The task -> Output the full listing word for word.

Given material ->
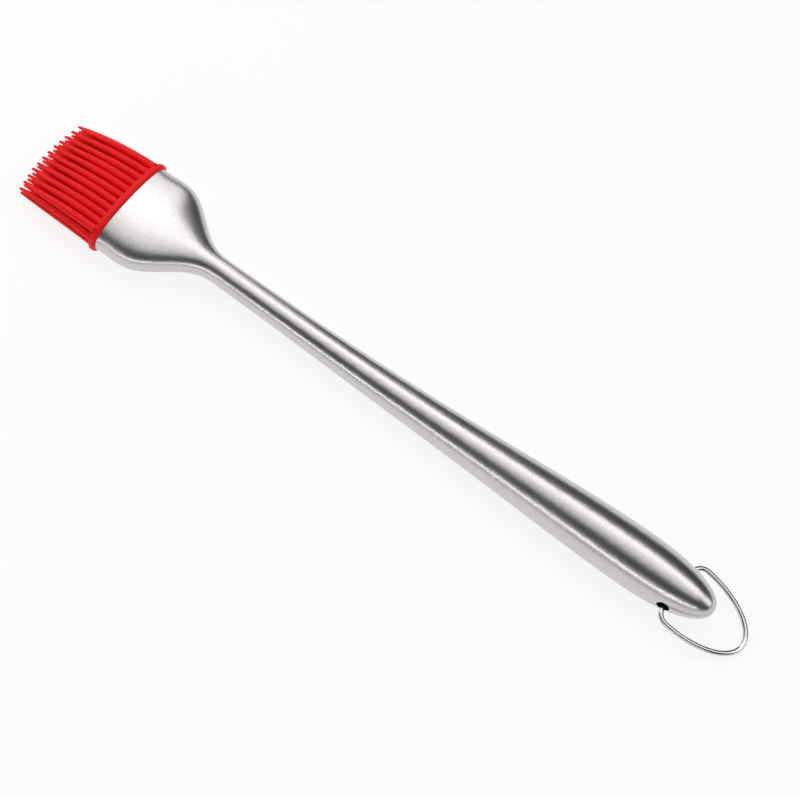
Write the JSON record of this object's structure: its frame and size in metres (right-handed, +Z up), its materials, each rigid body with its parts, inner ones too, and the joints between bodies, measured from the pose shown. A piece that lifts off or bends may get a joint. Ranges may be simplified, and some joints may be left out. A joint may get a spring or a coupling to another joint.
{
  "type": "pastry brush",
  "caption": "Flat-headed brush for spreading glaze or oil, with soft tapered bristles, a hollow round metal handle and a wire loop to hang it by.",
  "frame": {"origin": "under the middle of the whole brush, on the surface that it lies on", "axes": "+X from the bristles to the hanging loop, +Y across the brush, +Z up from the surface that it lies on"},
  "size_m": [0.3222, 0.0434, 0.0219],
  "materials": {
    "steel_sheet": "satin brushed",
    "steel_wire": "bright drawn wire",
    "silicone": "satin moulded silicone",
    "core_plastic": "moulded nylon"
  },
  "bodies": {
    "handle": {"handle_upper_shell": "steel_sheet", "handle_lower_shell": "steel_sheet", "head_base": "silicone", "head_core": "core_plastic"},
    "loop": {"hang_loop": "steel_wire"},
    "bristles_1": {"bristle_row_1": "silicone"},
    "bristles_2": {"bristle_row_2": "silicone"},
    "bristles_3": {"bristle_row_3": "silicone"},
    "bristles_4": {"bristle_row_4": "silicone"}
  },
  "joints": [
    {"name": "loop_swing", "type": "hinge", "parent": "handle", "child": "loop", "pos_m": [0.13096, 0, 0.00992], "axis": [0, -1, 0], "range_deg": [-140, 168]},
    {"name": "row_1_bend", "type": "hinge", "parent": "handle", "child": "bristles_1", "pos_m": [-0.12234, 0, 0.01455], "axis": [0, 1, 0], "range_deg": [-20, 20], "stiffness_Nm_per_rad": 0.014},
    {"name": "row_2_bend", "type": "hinge", "parent": "handle", "child": "bristles_2", "pos_m": [-0.12234, 0, 0.01125], "axis": [0, 1, 0], "range_deg": [-20, 20], "stiffness_Nm_per_rad": 0.014},
    {"name": "row_3_bend", "type": "hinge", "parent": "handle", "child": "bristles_3", "pos_m": [-0.12234, 0, 0.00795], "axis": [0, 1, 0], "range_deg": [-20, 20], "stiffness_Nm_per_rad": 0.014},
    {"name": "row_4_bend", "type": "hinge", "parent": "handle", "child": "bristles_4", "pos_m": [-0.12234, 0, 0.00465], "axis": [0, 1, 0], "range_deg": [-20, 20], "stiffness_Nm_per_rad": 0.014}
  ],
  "couplings": [
    {"joint": "row_2_bend", "follows": "row_1_bend", "ratio": 1},
    {"joint": "row_3_bend", "follows": "row_1_bend", "ratio": 1},
    {"joint": "row_4_bend", "follows": "row_1_bend", "ratio": 1}
  ]
}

Solution to this exercise ->
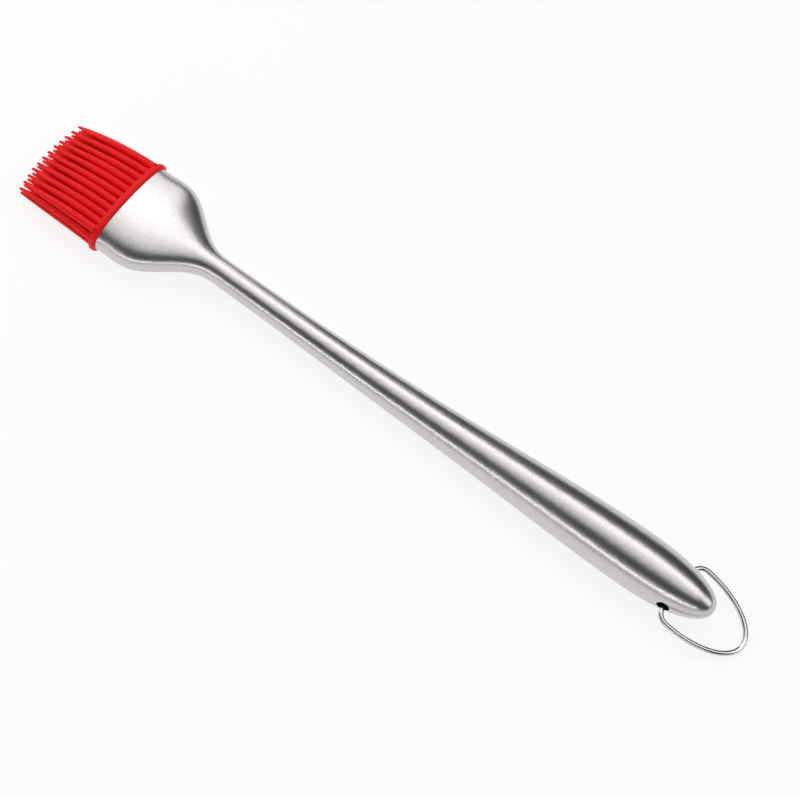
Write the JSON record of this object's structure: its frame and size in metres (right-handed, +Z up), its materials, each rigid body with its parts, inner ones too, and the joints between bodies, measured from the pose shown. A piece that lifts off or bends may get a joint. Ranges may be simplified, and some joints may be left out. A joint may get a spring or a coupling to another joint.
{
  "type": "pastry brush",
  "caption": "Flat-headed brush for spreading glaze or oil, with soft tapered bristles, a hollow round metal handle and a wire loop to hang it by.",
  "frame": {"origin": "under the middle of the whole brush, on the surface that it lies on", "axes": "+X from the bristles to the hanging loop, +Y across the brush, +Z up from the surface that it lies on"},
  "size_m": [0.3222, 0.0434, 0.0219],
  "materials": {
    "steel_sheet": "satin brushed",
    "steel_wire": "bright drawn wire",
    "silicone": "satin moulded silicone",
    "core_plastic": "moulded nylon"
  },
  "bodies": {
    "handle": {"handle_upper_shell": "steel_sheet", "handle_lower_shell": "steel_sheet", "head_base": "silicone", "head_core": "core_plastic"},
    "loop": {"hang_loop": "steel_wire"},
    "bristles_1": {"bristle_row_1": "silicone"},
    "bristles_2": {"bristle_row_2": "silicone"},
    "bristles_3": {"bristle_row_3": "silicone"},
    "bristles_4": {"bristle_row_4": "silicone"}
  },
  "joints": [
    {"name": "loop_swing", "type": "hinge", "parent": "handle", "child": "loop", "pos_m": [0.13096, 0, 0.00992], "axis": [0, -1, 0], "range_deg": [-140, 168]},
    {"name": "row_1_bend", "type": "hinge", "parent": "handle", "child": "bristles_1", "pos_m": [-0.12234, 0, 0.01455], "axis": [0, 1, 0], "range_deg": [-20, 20], "stiffness_Nm_per_rad": 0.014},
    {"name": "row_2_bend", "type": "hinge", "parent": "handle", "child": "bristles_2", "pos_m": [-0.12234, 0, 0.01125], "axis": [0, 1, 0], "range_deg": [-20, 20], "stiffness_Nm_per_rad": 0.014},
    {"name": "row_3_bend", "type": "hinge", "parent": "handle", "child": "bristles_3", "pos_m": [-0.12234, 0, 0.00795], "axis": [0, 1, 0], "range_deg": [-20, 20], "stiffness_Nm_per_rad": 0.014},
    {"name": "row_4_bend", "type": "hinge", "parent": "handle", "child": "bristles_4", "pos_m": [-0.12234, 0, 0.00465], "axis": [0, 1, 0], "range_deg": [-20, 20], "stiffness_Nm_per_rad": 0.014}
  ],
  "couplings": [
    {"joint": "row_2_bend", "follows": "row_1_bend", "ratio": 1},
    {"joint": "row_3_bend", "follows": "row_1_bend", "ratio": 1},
    {"joint": "row_4_bend", "follows": "row_1_bend", "ratio": 1}
  ]
}